- _MATERIAL PROVIDED_
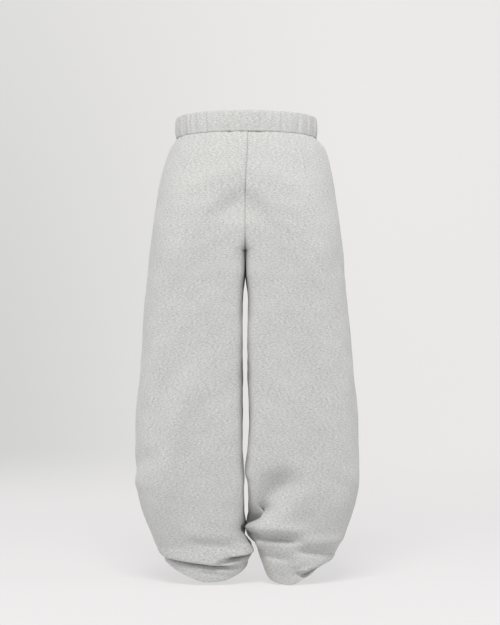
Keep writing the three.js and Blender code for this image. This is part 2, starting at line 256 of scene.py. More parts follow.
# Small gathers where the cloth is drawn onto the elastic: angle round the waist from the
# left side through the back, width, depth and how far down each one reaches
GATHER_COLUMNS = ("angle", "width", "depth", "reach")
GATHERS = [
    (12, 9, 1.6, 60), (26, 11, 1.9, 85), (41, 8, 1.4, 50), (53, 10, 2.1, 90),
    (66, 8, 1.5, 60), (77, 9, 2.4, 120), (86, 7, 2.2, 70), (94, 8, 1.6, 60),
    (101, 10, 2.6, 140), (113, 8, 1.5, 60), (125, 11, 1.9, 80), (139, 9, 2.2, 110),
    (152, 9, 1.5, 60), (167, 10, 1.8, 70), (182, 9, 1.5, 60), (196, 10, 1.8, 80),
    (209, 8, 1.6, 60), (221, 11, 2.1, 100), (236, 9, 1.6, 70), (248, 8, 1.9, 80),
    (259, 9, 1.5, 60), (268, 8, 2.1, 90), (279, 9, 1.7, 70), (291, 10, 2.0, 90),
    (303, 8, 1.5, 60), (316, 11, 1.9, 80), (330, 9, 1.6, 60), (345, 10, 1.8, 70),
]
WAIST_MM_PER_DEGREE = 2.4

# The slow unevenness of worn fleece: waves round each leg and down it, these by radians for
# each unit of height
WAVE_COLUMNS = ("around", "down", "phase", "depth")
WAVES = [
    (3, 2.1, 0.4, 0.8), (5, -3.3, 2.0, 0.6), (7, 5.2, 4.1, 0.45), (11, -8.6, 1.2, 0.3),
]
WAVE_UNIT = 100
WAVES_GROW = {"waistband": 120, "hem": 60}  # how far from each the waves are in full

# Sewing

SEAM_GAP = 0.16  # between two panels
SEAM_DIP = 1.0
SEAM_DIP_WIDTH = 2.6
CENTRE_DIP = 2.6  # of the centre seam, by the crotch
CENTRE_DIP_TOP = 3  # and by the waistband
CENTRE_DIP_CHANGES = (830, 1040)
CENTRE_DIP_WIDTH = 1.7
HEM_ROWS = (20.5, 25.5)  # heights above the edge of the two rows of stitches
HEM_ROW_DIP = 0.5
HEM_ROW_DIP_WIDTH = 1.3
HEM_STEP = 1.5  # height in which the wall thins above the turned cloth
ROPING = {
    "depth": 0.35, "length": 9, "height": 11, "width": 8, "wander": 2, "wander_length": 31,
}
STITCH = {"length": 2.7, "spacing": 3.4, "radius": 0.32, "sides": 6, "proud": 0.1}

# A stitch from end to end: shares of its length, of its radius, and of its radius again for
# how deep its middle lies
STITCH_PROFILE_COLUMNS = ("along", "swell", "sunk")
STITCH_PROFILE = [
    (-0.5, 0.25, 0.5),
    (-0.3, 0.85, 0.12),
    (0, 1, 0),
    (0.3, 0.85, 0.12),
    (0.5, 0.25, 0.5),
]

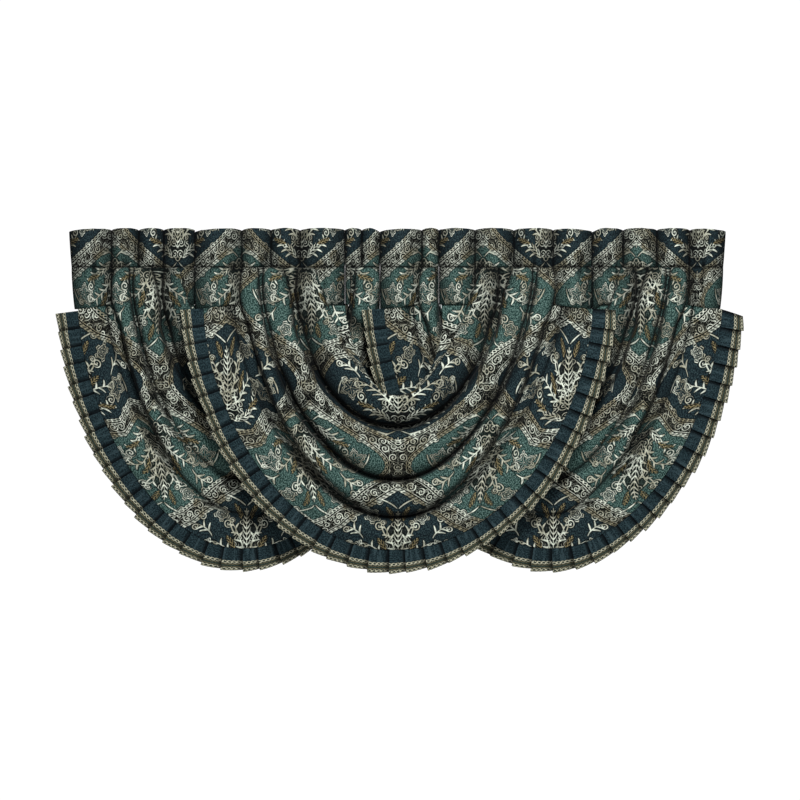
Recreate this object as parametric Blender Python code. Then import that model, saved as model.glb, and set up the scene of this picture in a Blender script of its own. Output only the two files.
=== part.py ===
"""A waterfall valance for a window: three swags of woven cloth that share one curtain rod.

Each swag is one sheet. It falls in a bowl of folds from three pleats at either side, and its
ears are the flat panels outside the pleats. The pleats are sewn below the heading of a rod
pocket at either side, so the six pockets can be threaded on one rod in turn, and the centre
swag lies over the two side swags. A knife-pleated ruffle with a braid runs round each swag.

X is to the right, -Y is towards the viewer, +Z is up. The origin is the middle of the top edge.
The tables are in millimetres. "away" is the distance from a swag's own middle, "drop" is the
distance below the top edge, and "out" is the distance in front of the rod.
"""

import math
from collections import namedtuple

import bpy

MM = 0.001

# The cloth
CLOTH = 2.0
POCKET_CLOTH = 1.6
RUFFLE_CLOTH = 1.2
BRAID_CLOTH = 1.0
SEAM_GAP = 1.8
BRAID_GAP = 0.4

# A swag, flat edge to flat edge without its ruffle
HALF_WIDTH = 562.0

# The heading and rod pocket of each band
STITCH_DROP = 99.0
STITCH_OUT = 1.6
POCKET_BOTTOM = 196.0
EAR_END_SAG = 12.0
EAR_END_SLOPE = 115.0
POCKET_DEPTH = 14.0
POCKET_PRESSED = 9.0
POCKET_PUFFED = 23.0
COVER = 15.0
COVER_START = 4.2
COVER_RUN = 22.0
HEADING_PUFF = 12.0
HEADING_PINCH = 3.0
NOTCH = 5.0
PUFF_SECTIONS = (0.0, 0.22, 0.78)

# The ruffle and its braid
RUFFLE = 60.0
BRAID_START = 34.0
PLEAT = 45.0
PLEAT_LAP = 2.5
PLEAT_RISE = 8.0

# Where the cloth starts that has no room on its own pocket and is gathered behind it
BEHIND_OUT = -10.0
BEHIND_DROP = 222.0
BUNCH = 9.0

# How far the centre swag stands in front of the side swags, and over what drop it gets there
LAYER = 60.0
LAYER_TOP = 195.0
LAYER_DROP = 170.0

STEPS_DOWN = 11

# The lines of a swag from its outer edge to its free inner hem. Each is a cubic curve from its
# top to the swag's middle line: top, a point below it that pulls it down, a level point that
# pulls it sideways, and its lowest point. head is how far it stands in front of the pocket, and
# swell how far its head bulges away. A line with no head starts under the pocket at top_out.
Line = namedtuple(
    "Line",
    "name top_away top_drop mid_away mid_drop low_away end_drop head top_out mid_out low_out end_out swell lean",
)
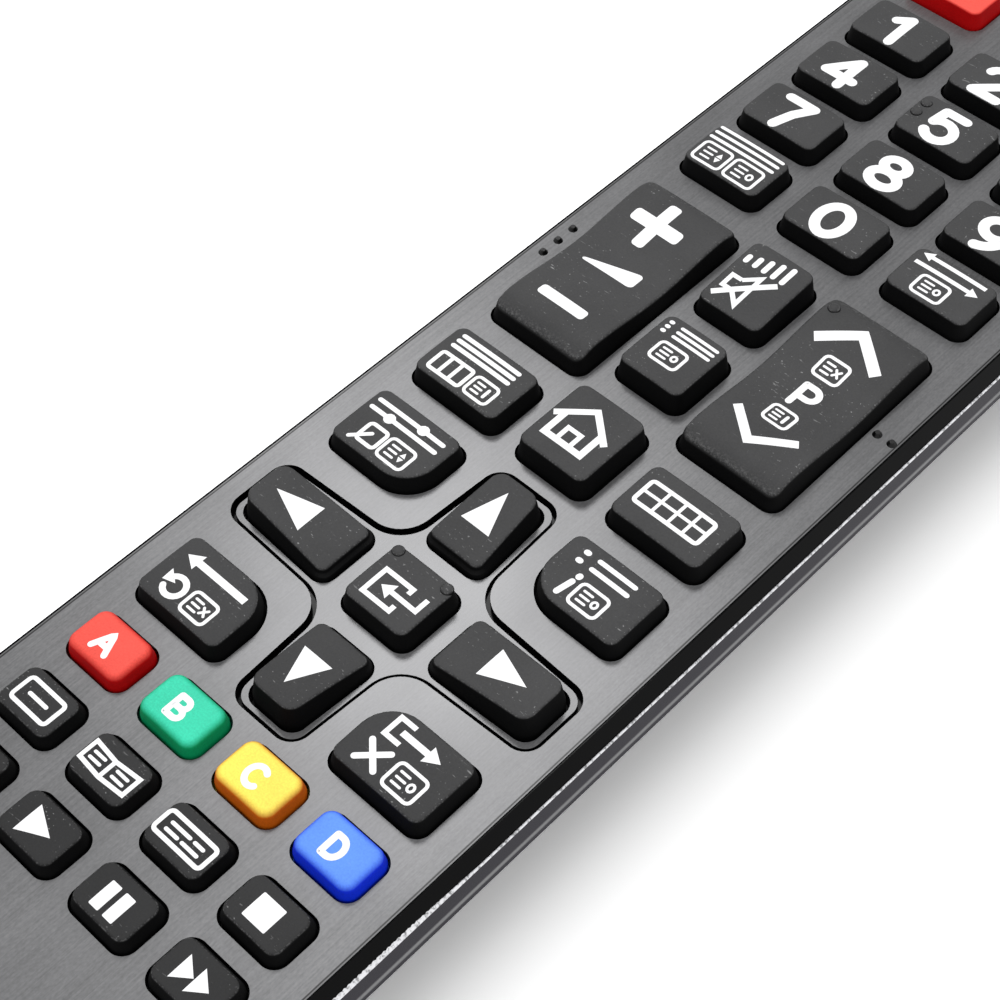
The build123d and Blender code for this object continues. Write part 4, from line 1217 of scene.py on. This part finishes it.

- _REQUIRED WORK_
Work out how many lines of the material above contain the word "code", then give only that figure.

- _COMPLETE OUTPUT_
3